How long does probate take?
Probate timelines vary significantly by state, estate size, and whether the will is contested. A straightforward, uncontested probate in a smaller estate can take 6 to 9 months in many states. More complex estates, or those in states with slower probate courts, can take 12 to 18 months or longer. A contested will, multiple creditors, or missing heirs can extend the process further. Your estate attorney can give you a realistic estimate based on your state's current court workload and your specific circumstances.
Can I sell the house before probate is complete?

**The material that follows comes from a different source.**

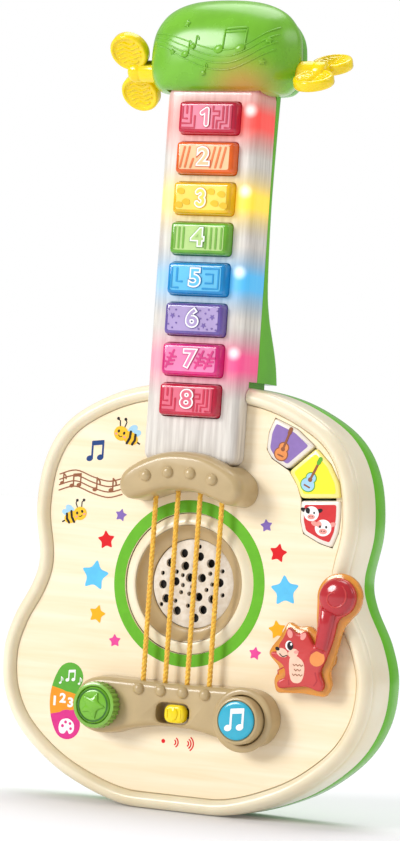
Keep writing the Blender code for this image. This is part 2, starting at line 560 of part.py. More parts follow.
# ---------------------------------------------------------------- electronics and batteries
def make_power():
    box("main_board", (-60, BOARD_Y, 30), (60, BOARD_Y + BOARD_THICK, 92), "board")
    tray = box("battery_tray", (-BAY_HALF[0] - 1.5, BAY_FLOOR - 1.5, BAY_Z - BAY_HALF[1] - 1.5),
               (BAY_HALF[0] + 1.5, BAY_REAR, BAY_Z + BAY_HALF[1] + 1.5), "lime")
    boss = disc("tray_boss", 3.8, (0, BAY_REAR, DOOR_SCREW_Z), 12, steps=16)
    tab = box("tray_tab", (-6, BAY_REAR - 2, BAY_Z + BAY_HALF[1]), (6, BAY_REAR, DOOR_SCREW_Z + 4.5))
    join(tray, tab, boss)
    cut(tray, box("bay", (-BAY_HALF[0], BAY_FLOOR, BAY_Z - BAY_HALF[1]),
                  (BAY_HALF[0], BACK, BAY_Z + BAY_HALF[1])),
        disc("boss_hole", 1.7, (0, BACK - 1, DOOR_SCREW_Z), 12, steps=12))
    for k in range(3):
        height = BAY_Z + BATTERY_PITCH * (k - 1)
        half = BATTERY_LENGTH / 2
        nub = 1.0
        turned(f"battery_{k + 1}", [(0, half), (2.7, half), (2.7, half - nub), (BATTERY_RADIUS, half - nub),
                                    (BATTERY_RADIUS, -half), (0, -half)],
               (0, BAY_FLOOR + BATTERY_RADIUS + GAP, height), "battery", 16,
               'RIGHT' if k % 2 == 0 else 'LEFT')
    for name, side in (("battery_contact_left", -1), ("battery_contact_right", 1)):
        outer = side * (BAY_HALF[0] - GAP)
        inner = side * (BAY_HALF[0] - 1.0)
        strip = box(name, (min(outer, inner), BAY_FLOOR + 1, BAY_Z - 21), (max(outer, inner), BAY_REAR - 2, BAY_Z + 21),
                    "steel")
        for k in range(3):
            height = BAY_Z + BATTERY_PITCH * (k - 1)
            join(strip, turned(f"{name}_coil_{k}", [(0, 5), (1.8, 5), (3.4, -0.3), (0, -0.3)],
                               (inner, BAY_FLOOR + BATTERY_RADIUS + GAP, height), None, 12,
                               'LEFT' if side > 0 else 'RIGHT'))
    door = box("battery_door", (-BAY_HALF[0] + 0.9, BACK - 2.3, BAY_Z - BAY_HALF[1] + 0.4),
               (BAY_HALF[0] - 0.9, BACK, BAY_Z + BAY_HALF[1] - 0.4), "lime")
    join(door, box("door_tab", (-6.6, BACK - 2.3, BAY_Z + BAY_HALF[1] - 3), (6.6, BACK, DOOR_SCREW_Z + 5.6)))
    cut(door, turned("door_counterbore", [(0, 5), (1.7, 5), (1.7, 1.5), (3.4, 1.5), (3.4, -1), (0, -1)],
                     (0, BACK, DOOR_SCREW_Z), steps=16, facing='FRONT'))
    turned("battery_door_screw", [(0, 0), (3.0, 0), (3.0, -1.0), (1.35, -1.0), (1.35, -9), (0, -9)],
           (0, BACK - 0.3, DOOR_SCREW_Z), "steel", 10, 'BACK')


clear_scene()
parts = collection("toy_electric_guitar")
tools = collection("cutters")
guitar = bpy.data.objects.new("guitar_frame", None)
guitar.location = (0, FACE_SHIFT * MM, 0)
parts.objects.link(guitar)
make_casing()
make_sound_hole()
make_neck()
make_neck_shell()
make_head()
make_nut()
make_bridge()
make_strings()
make_controls()
make_power()
bpy.context.view_layer.update()
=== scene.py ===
"""Looks of the toy electric guitar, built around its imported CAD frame.

Lengths are millimetres beside the centre line (x), behind the face of the body (y, front negative)
and above the foot (z), unless a name says otherwise.  at() turns them into the frame's metres.
"""
import math

import bmesh
import bpy
from mathutils import Matrix, Vector
from mathutils.bvhtree import BVHTree


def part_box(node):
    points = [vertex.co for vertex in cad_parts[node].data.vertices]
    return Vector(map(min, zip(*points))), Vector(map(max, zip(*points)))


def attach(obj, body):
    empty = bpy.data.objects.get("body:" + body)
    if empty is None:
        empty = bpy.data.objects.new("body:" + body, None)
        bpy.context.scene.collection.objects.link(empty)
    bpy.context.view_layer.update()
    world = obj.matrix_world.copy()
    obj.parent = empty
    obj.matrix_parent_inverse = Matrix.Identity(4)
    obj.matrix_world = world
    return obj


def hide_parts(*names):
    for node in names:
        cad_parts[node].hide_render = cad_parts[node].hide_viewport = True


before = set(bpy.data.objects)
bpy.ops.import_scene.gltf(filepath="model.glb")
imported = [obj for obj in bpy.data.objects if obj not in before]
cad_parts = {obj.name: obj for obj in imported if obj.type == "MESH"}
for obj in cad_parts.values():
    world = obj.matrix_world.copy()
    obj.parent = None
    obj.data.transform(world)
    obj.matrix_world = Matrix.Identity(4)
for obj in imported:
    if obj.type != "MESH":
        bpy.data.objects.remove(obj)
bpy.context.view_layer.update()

MM = 0.001
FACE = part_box("face_panel")[0].y
scene = bpy.context.scene


def at(x, y, z):
    return Vector((x * MM, FACE + y * MM, z * MM))


# ---------------------------------------------------------------- outlines
def between(a, b, c, d, t):
    """The Catmull-Rom value at t on the way from b to c, for numbers and for vectors."""
    return 0.5 * (2 * b + (c - a) * t + (2 * a - 5 * b + 4 * c - d) * t * t + (3 * b - a - 3 * c + d) * t ** 3)


def smooth_line(points, steps, first, last):
    """Points along a smooth curve; first and last are the neighbours that set the end slopes."""
    chain = [Vector(p) for p in [first, *points, last]]
    fours = zip(chain, chain[1:], chain[2:], chain[3:])
    return [between(*four, k / steps) for four in fours for k in range(steps)] + [chain[-2]]


def smooth_rows(rows, steps):
    """Rows of numbers made denser along a smooth curve."""
    chain = [rows[0], *rows, rows[-1]]
    fours = zip(chain, chain[1:], chain[2:], chain[3:])
    return [[between(*values, k / steps) for values in zip(*four)] for four in fours for k in range(steps)] + [rows[-1]]


def open_line(points, steps):
    return smooth_line(points, steps, points[0], points[-1])


def closed_line(points, steps):
    return smooth_line([*points, points[0]], steps, points[-1], points[1])[:-1]


def both_sides(half):
    """A right half from foot to top, completed by its mirror image."""
    return half + [Vector((-p.x, p.y)) for p in reversed(half) if p.x > 1e-6]


def mirrored(half, steps):
    return both_sides(smooth_line(half, steps, (-half[1][0], half[1][1]), (-half[-2][0], half[-2][1])))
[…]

In most states, no. The estate must have a legally appointed personal representative (executor or administrator) who has the court's authority to transfer title before any sale can close. Some states allow the personal representative to list and even accept an offer during probate, with the final close pending court approval. A cash buyer who specializes in inherited and probate properties can often work within that timeline more flexibly than a buyer who needs financing and a fixed close date.
What is probate?
Probate is the court-supervised legal process that validates a deceased person's will (or determines how assets pass if there is no will), appoints a personal representative to manage the estate, identifies and pays outstanding debts and taxes, and distributes remaining assets to heirs. For real property, probate is the mechanism that establishes who has legal authority to transfer title. Without completing probate (or using a legal alternative), a title company cannot confirm clear title and a sale cannot close.
What happens to a house during probate?
The house becomes an asset of the estate and is under the management of the court-appointed personal representative. The personal representative is typically responsible for maintaining the property, paying ongoing costs such as the mortgage, property taxes, utilities, and insurance, and ultimately selling or distributing it. The estate pays these carrying costs out of estate assets. If the estate has insufficient funds, heirs may need to contribute, which is one reason many families want to sell quickly once probate clears.